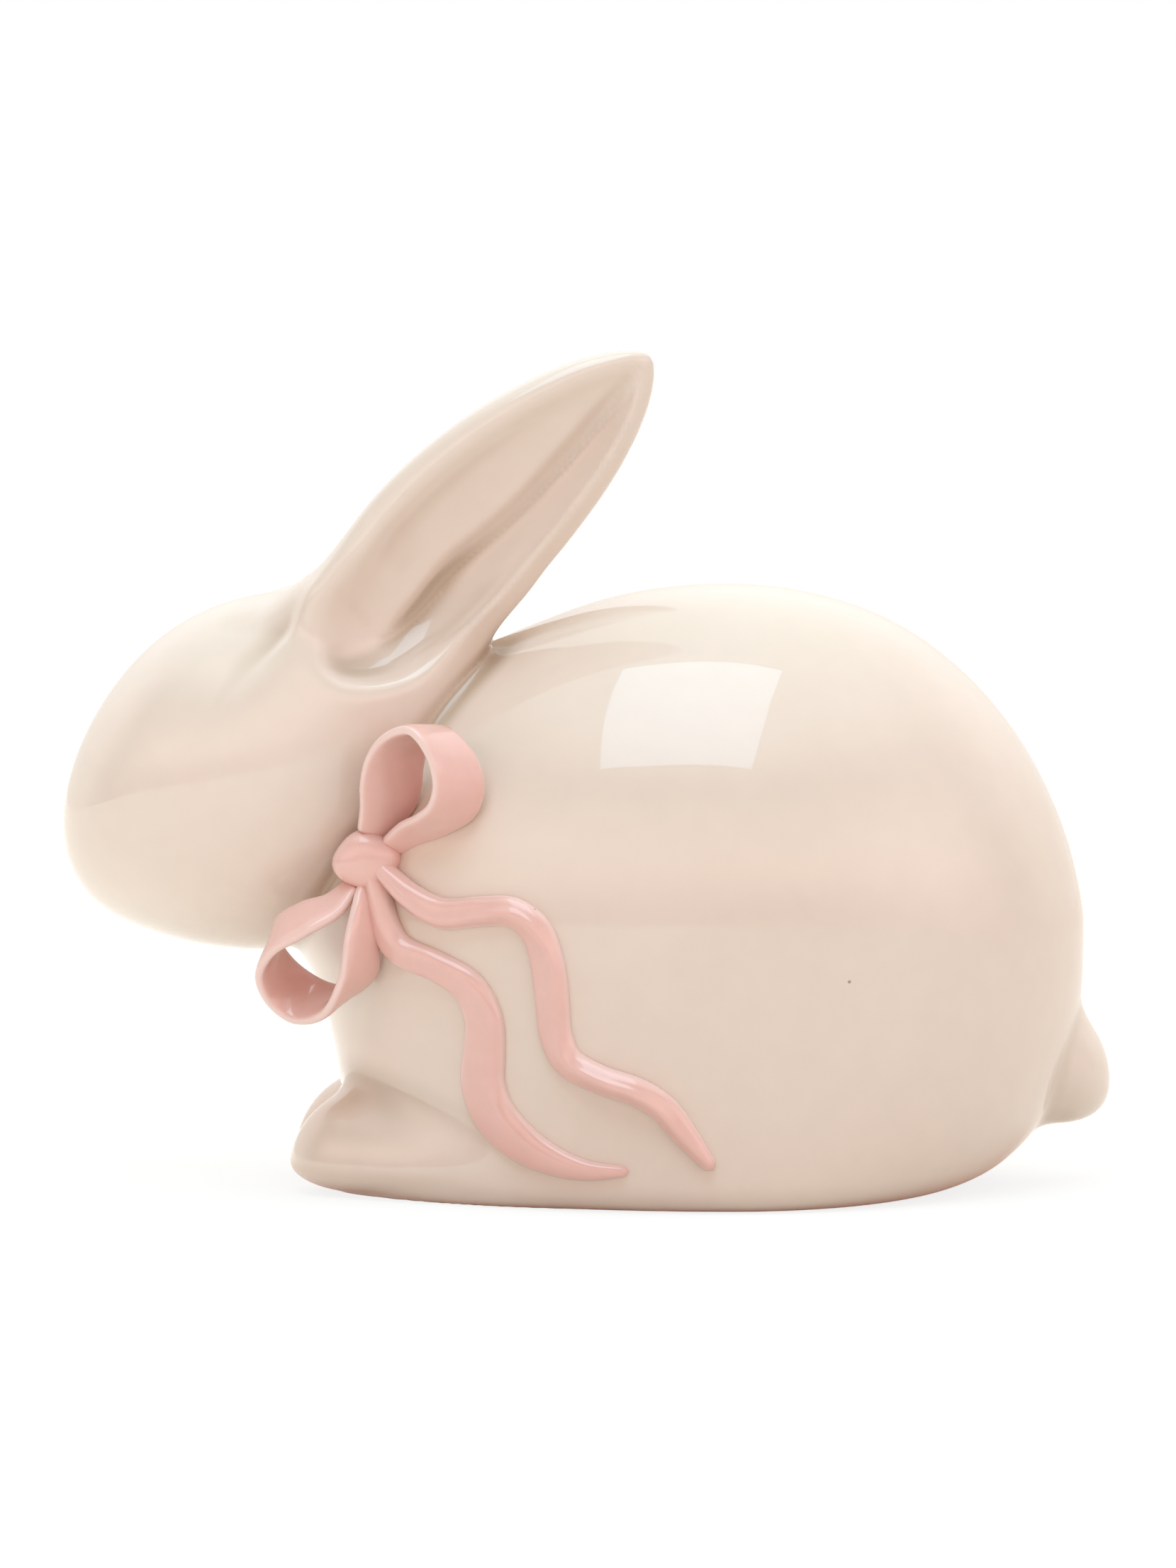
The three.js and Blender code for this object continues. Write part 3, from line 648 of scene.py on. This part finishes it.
lowerLoop = [
    [-2.6, 0.6, -4.4, -0.3, 0.85, 0.45, 4],
    [-6, 2, -7.6, -0.25, 0.85, 0.5, 6.5],
    [-10.4, 2.4, -9.6, -0.1, 0.85, 0.55, 8.5],
    [-15, 1.6, -12.6, 0.15, 0.8, 0.6, 9.5],
    [-16.4, -0.6, -17, 0.35, 0.75, 0.57, 10],
    [-14.4, -2.4, -21, 0.45, 0.68, 0.57, 10.5],
    [-10, -1.8, -24, 0.56, 0.6, 0.56, 10.5],
    [-5, 1.2, -23.6, 0.62, 0.62, 0.45, 10],
    [-1.4, 3.6, -19, 0.71, 0.64, 0.3, 9],
    [-0.8, 4.6, -13, 0.72, 0.66, 0.2, 7],
    [-0.2, 3.2, -7.6, 0.7, 0.7, 0.1, 5],
    [0.2, 1.4, -4.6, 0.7, 0.7, 0.1, 4],
]


def makeLoop(name, node, stations):
    places = np.array(stations)[:, :3] * outwards
    values, at = runAlong(stations, places, loop["count"])
    path = values[:, :3] * outwards + knotMiddle
    along = unit(np.gradient(path, at, axis=0))
    across = values[:, 3:6]
    across = unit(across - (across * along).sum(-1, keepdims=True) * along)
    face = np.cross(along, across)
    side, deep = roundedSection(loop["around"], loop["square"])
    width = values[:, 6:7] / 2
    rings = (path[:, None] + across[:, None] * (width * side)[..., None]
             + face[:, None] * (np.ones_like(width) * deep * loop["thickness"] / 2)[..., None])
    thin = edgeShare(side, loop["edge"]) * loop["thin"]
    piece = stripObject(name, rings, thin * np.ones_like(width))
    dress(piece, node, "pink_glazed_ceramic", pinkGlaze)


# Ribbon ends: behind and above from the knot, width, thickness, lift, and where and how high a ridge runs
frontTail = [
    [2.4, -2.6, 4.0, 2.6, 1.4, -0.2, 0.5],
    [3.6, -10.4, 5.2, 2.4, 0.8, -0.3, 0.6],
    [6, -14.6, 5.4, 2.2, 0.3, -0.4, 0.4],
    [12, -17.2, 5.5, 2.0, 0, -0.5, 0.3],
    [17.4, -20.6, 6.3, 2.0, 0, -0.5, 0.2],
    [19.8, -25.6, 7.1, 2.0, 0, 0, 0],
    [20, -31, 7.7, 2.0, 0, 0, 0],
    [19.7, -36.5, 8.3, 2.0, 0, 0, 0],
    [21.4, -41.6, 8.1, 2.0, 0, 0, 0],
    [25.6, -46, 7.1, 1.9, 0, 0, 0],
    [31, -49, 5.3, 1.8, 0, 0, 0],
    [37, -50.6, 3.5, 1.6, 0, 0, 0],
    [44, -50.6, 1.8, 1.2, 0, 0, 0],
]
rearTail = [
    [3.4, -1.4, 3, 2.6, 1.4, 0.3, 0.4],
    [8.2, -5.9, 4.5, 2.4, 0.6, 0.4, 0.8],
    [13, -8.3, 5.3, 2.2, 0, 0.5, 0.8],
    [19.8, -7.7, 5.2, 2.0, 0, 0.4, 0.8],
    [24.6, -7.7, 5.2, 2.0, 0, 0.2, 0.8],
    [28.6, -10.6, 5.5, 2.0, 0, 0, 0.7],
    [30.5, -16, 5.9, 2.0, 0, -0.35, 0.5],
    [31.3, -22, 5.9, 2.0, 0, -0.4, 0.3],
    [31.9, -28, 5.7, 2.0, 0, -0.2, 0.1],
    [34, -32.4, 5.3, 2.2, 0, 0, 0.4],
    [39, -35.1, 4.9, 2.4, 0.3, 0.1, 0.9],
    [45.6, -37.3, 4.9, 2.4, 0.4, 0.2, 0.9],
    [49.8, -40, 4.9, 2.2, 0.2, 0.3, 0.7],
    [53.2, -44.2, 4.4, 2.0, 0, 0.3, 0.5],
    [58, -50.2, 2.2, 1.4, 0, 0, 0.1],
]
laid = {
    "count": 150, "around": 36, "square": 2.8, "sink": 0.3,
    "crown": 0.12, "ridgeWidth": 0.34,
    "endRound": 1.4, "endLeast": 0.04,
    "edge": 0.2, "thin": 0.55, "thinBelow": 0.4,
}


# A strip laid on the skin, thickest along its middle, with a ridge and a blunt end.
def makeRibbonEnd(name, node, stations):
    flat = np.array(stations)[:, :2]
    onFace = skinFace(knotMiddle[0] + flat[:, 0], knotMiddle[2] + flat[:, 1])
    values, at = runAlong(stations, onFace, laid["count"])
    path = skinFace(knotMiddle[0] + values[:, 0], knotMiddle[2] + values[:, 1])
    normal = unit(slopeOf(skin, path))
    along = unit(np.gradient(path, at, axis=0))
    across = unit(np.cross(along, normal))
    left = np.clip((at[-1] - at) / laid["endRound"], 0, 1)[:, None]
    blunt = np.sqrt(1 - (1 - left) ** 2) * (1 - laid["endLeast"]) + laid["endLeast"]
    side, deep = roundedSection(laid["around"], laid["square"])
    width = values[:, 2:3] / 2 * blunt
    foot = path[:, None] + across[:, None] * (width * side)[..., None]
    foot = settled(skin, foot, 3)
    out = unit(slopeOf(skin, foot))
    ridge = np.exp(-((side - values[:, 5:6]) / laid["ridgeWidth"]) ** 2) * values[:, 6:7]
    thickness = values[:, 3:4] * (1 - laid["crown"] * side ** 2)
    top = np.maximum(deep, 0) * (thickness + ridge) * blunt
    height = np.where(deep > 0, top + values[:, 4:5], -laid["sink"])
    rings = foot + out * height[..., None]
    thin = np.where(deep > 0, edgeShare(side, laid["edge"]), laid["thinBelow"]) * laid["thin"]
    piece = stripObject(name, rings, thin * np.ones_like(width))
    dress(piece, node, "pink_glazed_ceramic", pinkGlaze)


def makeBow():
    makeKnot()
    makeLoop("bow_upper_loop_glazed", "bow_upper_loop", upperLoop)
    makeLoop("bow_lower_loop_glazed", "bow_lower_loop", lowerLoop)
    makeRibbonEnd("front_ribbon_tail_glazed", "front_ribbon_tail", frontTail)
    makeRibbonEnd("rear_ribbon_tail_glazed", "rear_ribbon_tail", rearTail)
    print("bow loops and ribbon ends")


# Places and sizes in metres, colours linear
studio = {
    "camera": (0.0001, -1.2, 0.1485), "pitch": 86.2, "lens": 160.5, "sensor": 36, "clip": (0.05, 20),
    "keyAt": (-0.07, -0.4, 1.05), "keyAim": (0, 0, 0.06), "keySize": (0.58, 0.84),
    "keyPower": 4.9, "keyColor": (0.48, 0.764, 1.0),
    "tableSize": 4.0, "tableMatt": (0.69, 0.69, 0.65), "tableSheen": (0.26, 0.12, 0.09),
    "tableWhite": 1.1, "tableShare": 0.75,    # how bright, and how much of it, the camera sees white
    "daylight": (0.45, 0.5, 0.52), "daylightSheen": 0.6, "daylightFrom": 0.0, "daylightTo": -0.12,
}

# The pale room round the table: patches of light, each fading in along the directions listed with it
room = {
    "frontLow": [(0.63, 0.27, 0.34), ["Y", 0.1, -0.5], ["Z", 0.45, 0.1]],
    "frontHigh": [(1.36, 1.13, 0.91), ["Y", 0.1, -0.5], ["Z", 0.05, 0.3], ["Z", 0.65, 0.35]],
    "ceiling": [(1.33, 1.55, 1.44), ["Z", 0.6, 0.9]],
    "backdropLow": [(1.05, 0.98, 0.91), ["Y", -0.1, 0.5], ["Z", 0.6, 0.1]],
    "backdropHigh": [(1.47, 1.4, 1.4), ["Y", -0.1, 0.5], ["Z", 0.1, 0.6], ["Z", 0.9, 0.6]],
    "rightWall": [(0.7, 0.65, 0.7), ["X", 0.3, 0.9], ["Y", 0.5, -0.2]],
}


def makeRoom():
    world = bpy.data.worlds.new("studio")
    bpy.context.scene.world = world
    world.use_nodes = True
    tree = world.node_tree
    tree.nodes.clear()
    rays = addNode(tree, "ShaderNodeLightPath")
    direction = addNode(tree, "ShaderNodeTexCoord").outputs["Generated"]
    towards = addNode(tree, "ShaderNodeSeparateXYZ", {}, {0: direction})
    total = addNode(tree, "ShaderNodeCombineXYZ").outputs[0]
    for color, *ramps in room.values():
        lobe = addNode(tree, "ShaderNodeCombineXYZ", dict(zip("XYZ", color))).outputs[0]
        for axis, begin, end in ramps:
            ramp = addNode(tree, "ShaderNodeMapRange",
                           {"interpolation_type": "SMOOTHSTEP", "From Min": begin, "From Max": end},
                           {"Value": towards.outputs[axis]}).outputs[0]
            lobe = addNode(tree, "ShaderNodeVectorMath", {"operation": "SCALE"},
                           {0: lobe, 3: ramp}).outputs[0]
        total = addNode(tree, "ShaderNodeVectorMath", {"operation": "ADD"},
                        {0: total, 1: lobe}).outputs[0]
    pale = addNode(tree, "ShaderNodeBackground", {"Strength": 1.0}, {"Color": total})
    white = addNode(tree, "ShaderNodeBackground", {"Color": (1, 1, 1, 1), "Strength": 1.0})
    mix = addNode(tree, "ShaderNodeMixShader", {},
                  {0: rays.outputs["Is Camera Ray"], 1: pale.outputs[0], 2: white.outputs[0]})
    addNode(tree, "ShaderNodeOutputWorld", {}, {"Surface": mix.outputs[0]})


# Table painted matt white: no gleam of its own, a little warmer in what the glaze mirrors of it, and with
# daylight on its end before the rabbit's nose
def makeFloor():
    reach = studio["tableSize"]
    corners = [(-reach, -reach, 0), (reach, -reach, 0), (reach, reach, 0), (-reach, reach, 0)]
    mesh = bpy.data.meshes.new("table_top")
    mesh.from_pydata(corners, [], [(0, 1, 2, 3)])
    floor = bpy.data.objects.new("table_top", mesh)
    bpy.context.scene.collection.objects.link(floor)
    material, tree = newMaterial("matt_white_table")
    rays = addNode(tree, "ShaderNodeLightPath")
    matt = addNode(tree, "ShaderNodeBsdfDiffuse", {"Color": (*studio["tableMatt"], 1)})
    sheen = addNode(tree, "ShaderNodeEmission", {"Color": (*studio["tableSheen"], 1)},
                    {"Strength": rays.outputs["Is Glossy Ray"]})
    place = addNode(tree, "ShaderNodeNewGeometry").outputs["Position"]
    along = addNode(tree, "ShaderNodeSeparateXYZ", {}, {0: place}).outputs["X"]
    lit = addNode(tree, "ShaderNodeMapRange",
                  {"interpolation_type": "SMOOTHSTEP",
                   "From Min": studio["daylightFrom"], "From Max": studio["daylightTo"]},
                  {"Value": along}).outputs[0]
    seen = addNode(tree, "ShaderNodeMath", {"operation": "MULTIPLY_ADD", 1: studio["daylightSheen"]},
                   {0: rays.outputs["Is Glossy Ray"], 2: rays.outputs["Is Diffuse Ray"]}).outputs[0]
    strength = addNode(tree, "ShaderNodeMath", {"operation": "MULTIPLY"}, {0: lit, 1: seen}).outputs[0]
    daylight = addNode(tree, "ShaderNodeEmission", {"Color": (*studio["daylight"], 1)},
                       {"Strength": strength})
    table = addNode(tree, "ShaderNodeAddShader", {}, {0: matt.outputs[0], 1: sheen.outputs[0]})
    table = addNode(tree, "ShaderNodeAddShader", {}, {0: table.outputs[0], 1: daylight.outputs[0]})
    white = addNode(tree, "ShaderNodeEmission", {"Color": (1, 1, 1, 1), "Strength": studio["tableWhite"]})
    share = addNode(tree, "ShaderNodeMath", {"operation": "MULTIPLY", 1: studio["tableShare"]},
                    {0: rays.outputs["Is Camera Ray"]})
    mix = addNode(tree, "ShaderNodeMixShader", {},
                  {0: share.outputs[0], 1: table.outputs[0], 2: white.outputs[0]})
    addNode(tree, "ShaderNodeOutputMaterial", {}, {"Surface": mix.outputs[0]})
    mesh.materials.append(material)


def makeKey():
    lamp = bpy.data.lights.new("key_softbox", "AREA")
    lamp.shape = "RECTANGLE"
    lamp.size, lamp.size_y = studio["keySize"]
    lamp.energy = studio["keyPower"]
    lamp.color = studio["keyColor"]
    holder = bpy.data.objects.new("key_softbox", lamp)
    bpy.context.scene.collection.objects.link(holder)
    holder.location = studio["keyAt"]
    towards = np.array(studio["keyAim"]) - np.array(studio["keyAt"])
    holder.rotation_euler = Vector(towards).to_track_quat("-Z", "Y").to_euler()


def makeCamera():
    data = bpy.data.cameras.new("camera")
    data.lens = studio["lens"]
    data.sensor_width = studio["sensor"]
    data.clip_start, data.clip_end = studio["clip"]
    camera = bpy.data.objects.new("camera", data)
    bpy.context.scene.collection.objects.link(camera)
    camera.location = studio["camera"]
    camera.rotation_euler = (math.radians(studio["pitch"]), 0, 0)
    bpy.context.scene.camera = camera


makeSkin()
makeBow()
makeRoom()
makeFloor()
makeKey()
makeCamera()
bpy.context.scene.view_settings.view_transform = "Standard"
print("studio")
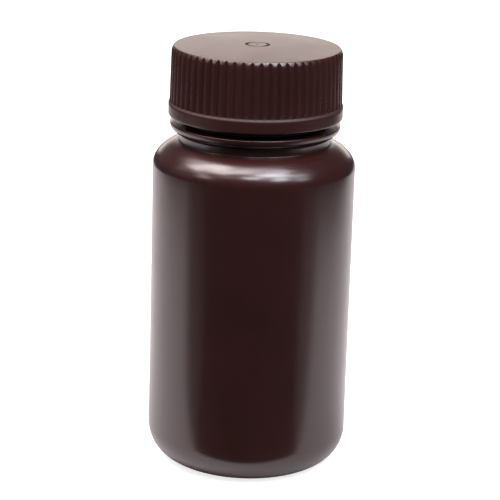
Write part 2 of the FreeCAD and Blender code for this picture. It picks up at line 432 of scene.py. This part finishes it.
disc_chain = chain("disc_outline", disc_outline())
disc = grown("foam_disc", disc_chain, disc_tree(),
             {"Outline Points": len(disc_chain.vertices), "Columns": disc_columns,
              "Material": foam("closed_cell_foam")})
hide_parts("sealing_disc")
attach(disc, "disc_body")

# The screw cap is one injection-moulded piece of dark brown polypropylene.
# Its skirt is ribbed for grip above a plain flange, a single right-hand thread is wound inside it,
# and the gate through which the mould was filled has left a ring and a dimple on its domed top.

cap_top_thickness = 1.6 * MM
cap_crown = 0.5 * MM
cap_wall = 1.4 * MM
cap_edge_round = 0.25 * MM       # tight corner at the edge of the top
cap_edge_turn = 38.0             # degrees, where that corner runs into the fuller round below it
cap_shoulder_round = 2.6 * MM
cap_shoulder_end = 10.0          # degrees, where the round meets a rib's crest
skirt_gap = 1.75 * MM
skirt_flare = 0.3 * MM
rib_count = 62
rib_depth = 0.55 * MM
rib_crest = 0.3                  # share of a rib's pitch that its crest is flat
rib_floor = 0.06                 # share that its groove is flat
flange_height = 3.4 * MM
flange_lip = 0.25 * MM
flange_chamfer = 0.45 * MM       # height of the slope on top of the lip
flange_round = 0.3 * MM
cap_thread_turns = 1.25
cap_thread_inset = 3.1 * MM
cap_thread_root = 1.7 * MM
cap_thread_crest = 0.8 * MM
gate_ring_radius = 2.675 * MM
gate_ring_width = 0.9 * MM
gate_ring_depth = 0.4 * MM
gate_ring_steps = 12
gate_dimple_radius = 0.45 * MM
gate_dimple_depth = 0.15 * MM
cap_brown = (0.0240, 0.0066, 0.0058, 1)
cap_streaks = (0.0204, 0.0056, 0.0049, 1)
cap_roughness = 0.28
cap_grain = 0.25
top_matting = 0.12               # how much rougher than the skirt the top is
gate_matting = 0.5               # the same for the ring that the gate leaves
lip_matting = 0.35               # the same for the slope on top of the flange's lip

groove_radius = cap_bore + cap_wall
rib_radius = groove_radius + rib_depth
flange_radius = rib_radius + skirt_flare + flange_lip
cap_z = bead_top + skirt_gap
cap_top = ceiling_z + cap_top_thickness
flange_top = cap_z + flange_height
edge_turn, shoulder_end = math.radians(cap_edge_turn), math.radians(cap_shoulder_end)
shoulder_centre = rib_radius - cap_shoulder_round * math.cos(shoulder_end)
top_radius = shoulder_centre + (cap_shoulder_round - cap_edge_round) * math.cos(edge_turn)
crown_radius = (top_radius ** 2 + cap_crown ** 2) / (2 * cap_crown)


def crown_height(radius):
    """Height of the slightly domed top at a radius."""
    return cap_top + cap_crown - crown_radius + math.sqrt(crown_radius ** 2 - radius ** 2)


def top_outline():
    """The top from its centre to where the edge starts to round, with the gate's marks."""
    points = [(0, crown_height(0) - gate_dimple_depth)]
    points += [(gate_dimple_radius * 0.7, crown_height(0) - gate_dimple_depth * 0.8),
               (gate_dimple_radius, crown_height(gate_dimple_radius))]
    points += [(r, crown_height(r)) for r in (1.2 * MM, 1.8 * MM)]
    for i in range(gate_ring_steps + 1):
        across = i / gate_ring_steps
        r = gate_ring_radius + gate_ring_width * (across - 0.5)
        points.append((r, crown_height(r) - gate_ring_depth * math.sin(math.pi * across)))
    beyond_ring = gate_ring_radius + gate_ring_width * 0.5 + 0.5 * MM
    return points + [(r, crown_height(r)) for r, _ in line((beyond_ring, 0), (top_radius, 0), 1.4 * MM)]


def rib_height(share):
    """Height of a rib from 0 in the groove to 1 on the crest, at a share of the pitch."""
    side = (1 - rib_crest - rib_floor) / 2
    return min(1.0, max(0.0, (0.5 - rib_floor / 2 - abs(share)) / side))


def cap_edge(end_radius, steps):
    """The rounded edge of the top, down to where it meets a rib's side at a radius."""
    joint = top_radius + cap_edge_round * math.cos(edge_turn)
    if end_radius < joint:
        end = math.acos((end_radius - top_radius) / cap_edge_round)
    else:
        end = math.acos((end_radius - shoulder_centre) / cap_shoulder_round)
    points = []
    for i in range(steps + 1):
        turn = math.pi / 2 + (end - math.pi / 2) * i / steps
        over = max(0.0, edge_turn - turn)
        bend = max(turn, edge_turn)
        r = top_radius + cap_edge_round * math.cos(bend)
        z = cap_top - cap_edge_round * (1 - math.sin(bend))
        if over:
            r += cap_shoulder_round * (math.cos(turn) - math.cos(edge_turn))
            z -= cap_shoulder_round * (math.sin(edge_turn) - math.sin(turn))
        points.append((r, z))
    return points


def rib_column(share):
    """The cap's outline at a share of one rib's pitch, from the centre of the top to the ceiling."""
    upper = rib_radius - rib_depth * (1 - rib_height(share))
    lower = upper + skirt_flare
    points = top_outline() + cap_edge(upper, 12)
    points += line_steps(points[-1], (lower, flange_top), 10)[1:]
    points += line_steps(points[-1], (flange_radius - flange_lip, flange_top), 2)[1:]
    points += line_steps(points[-1], (flange_radius, flange_top - flange_chamfer), 3)[1:]
    points += line_steps(points[-1], (flange_radius, cap_z + flange_round), 5)[1:]
    points += arc((flange_radius - flange_round, cap_z + flange_round), flange_round, 0, -90, 8)[1:]
    points += line_steps(points[-1], (cap_bore, cap_z), 4)[1:]
    points += line_steps(points[-1], (cap_bore, ceiling_z), 64)[1:]
    points += line_steps(points[-1], (0, ceiling_z), 8)[1:]
    return points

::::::

▸ **REQUIREMENTS**: Track down the lines that include the word "This" and copy them.

▸ **REPLY TO THE TASK**:
The three.js and Blender code for this object continues. Write part 3, from line 648 of scene.py on. This part finishes it.
Write part 2 of the FreeCAD and Blender code for this picture. It picks up at line 432 of scene.py. This part finishes it.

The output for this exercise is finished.